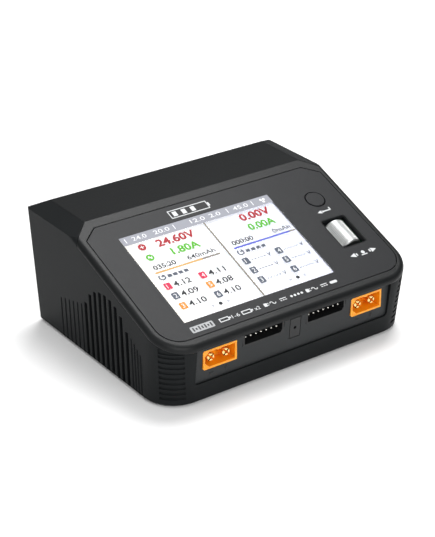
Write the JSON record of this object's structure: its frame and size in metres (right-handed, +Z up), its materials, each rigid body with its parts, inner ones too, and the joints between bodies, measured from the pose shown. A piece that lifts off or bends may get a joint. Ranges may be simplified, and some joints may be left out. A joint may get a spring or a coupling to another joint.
{
  "type": "balance battery charger",
  "caption": "Desktop balance charger with a sloped colour screen, push button, thumb roller, amber power sockets and balance sockets on the front.",
  "frame": {"origin": "middle of the case's footprint, on the surface that the feet stand on", "axes": "+Z up, -Y to the front with the sockets, +X to the right seen from the front"},
  "size_m": [0.125, 0.1018, 0.0542],
  "materials": {
    "shell_plastic": "fine moulded texture",
    "cover_plastic": "coarse spark-eroded texture",
    "fascia": "smooth satin film",
    "panel_plastic": "satin",
    "lens": "clear, hard coated",
    "screen": "lit liquid crystal screen",
    "white_plastic": "satin",
    "button_plastic": "satin",
    "roller_metal": "fine grooves, satin anodised",
    "steel": "plated",
    "gold_contact": "gold plated, polished",
    "amber_nylon": "satin nylon",
    "black_nylon": "satin nylon",
    "pin_metal": "tin plated",
    "rubber": "matt",
    "circuit_board": "solder resist",
    "ferrite": "pressed and sintered",
    "winding_tape": "taped copper wire",
    "capacitor_sleeve": "shrink sleeve",
    "heat_sink": "anodised, extruded",
    "epoxy": "moulded compound",
    "fuse_glass": "clear tube",
    "ribbon_film": "polyimide film"
  },
  "bodies": {
    "case": {"lower_shell": "shell_plastic", "upper_cover": "cover_plastic", "overlay_panel": "fascia", "port_panel": "panel_plastic", "sounder_insert": "black_nylon", "rubber_feet": "rubber", "case_screws": "steel", "lcd_lens": "lens", "lcd_panel": "screen", "backlight_frame": "white_plastic", "display_board": "circuit_board", "display_screws": "steel", "button_switch": "epoxy", "roller_bracket": "steel", "press_switch": "epoxy", "port_board": "circuit_board", "sounder": "black_nylon", "board_link": "black_nylon", "mains_inlet": "black_nylon", "mains_inlet_blades": "pin_metal", "dc_input_housing": "amber_nylon", "dc_input_pins": "gold_contact", "usb_c_shell": "steel", "usb_c_tongue": "black_nylon", "fan_frame": "black_nylon", "charge_board": "circuit_board", "supply_board": "circuit_board", "board_screws": "steel", "power_inductors": "ferrite", "output_capacitors": "capacitor_sleeve", "heat_sinks": "heat_sink", "power_transistors": "epoxy", "control_chip": "epoxy", "transformer_core": "ferrite", "transformer_winding": "winding_tape", "bulk_capacitors": "capacitor_sleeve", "line_choke": "ferrite", "mains_fuse": "fuse_glass", "supply_heat_sink": "heat_sink", "display_ribbon": "ribbon_film", "left_power_housing": "amber_nylon", "left_power_pins": "gold_contact", "left_balance_header": "black_nylon", "left_balance_pins": "pin_metal", "right_power_housing": "amber_nylon", "right_power_pins": "gold_contact", "right_balance_header": "black_nylon", "right_balance_pins": "pin_metal"},
    "mode_button": {"mode_button": "button_plastic", "button_plunger": "black_nylon"},
    "roller_carriage": {"roller_carriage": "black_nylon", "roller_encoder": "epoxy", "press_plunger": "black_nylon"},
    "roller": {"roller": "roller_metal", "roller_axle": "steel"},
    "fan_rotor": {"fan_rotor": "black_nylon"}
  },
  "joints": [
    {"name": "mode_button_press", "type": "slide", "parent": "case", "child": "mode_button", "axis": [0, 0.3584, -0.9336], "range_m": [0, 0.0004], "stiffness_N_per_m": 1500},
    {"name": "roller_press", "type": "slide", "parent": "case", "child": "roller_carriage", "axis": [0, 0.3584, -0.9336], "range_m": [0, 0.0005], "stiffness_N_per_m": 1500},
    {"name": "roller_turn", "type": "hinge", "parent": "roller_carriage", "child": "roller", "pos_m": [0.0459, -0.02081, 0.03381], "axis": [0, 0.9336, 0.3584], "continuous": true},
    {"name": "fan_turn", "type": "hinge", "parent": "case", "child": "fan_rotor", "pos_m": [-0.0545, -0.00647, 0.0187], "axis": [1, 0, 0], "continuous": true}
  ]
}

What to produce | Wherever "materials" shows up in a line, copy that line.

Response to this exercise |
Write the JSON record of this object's structure: its frame and size in metres (right-handed, +Z up), its materials, each rigid body with its parts, inner ones too, and the joints between bodies, measured from the pose shown. A piece that lifts off or bends may get a joint. Ranges may be simplified, and some joints may be left out. A joint may get a spring or a coupling to another joint.
  "materials": {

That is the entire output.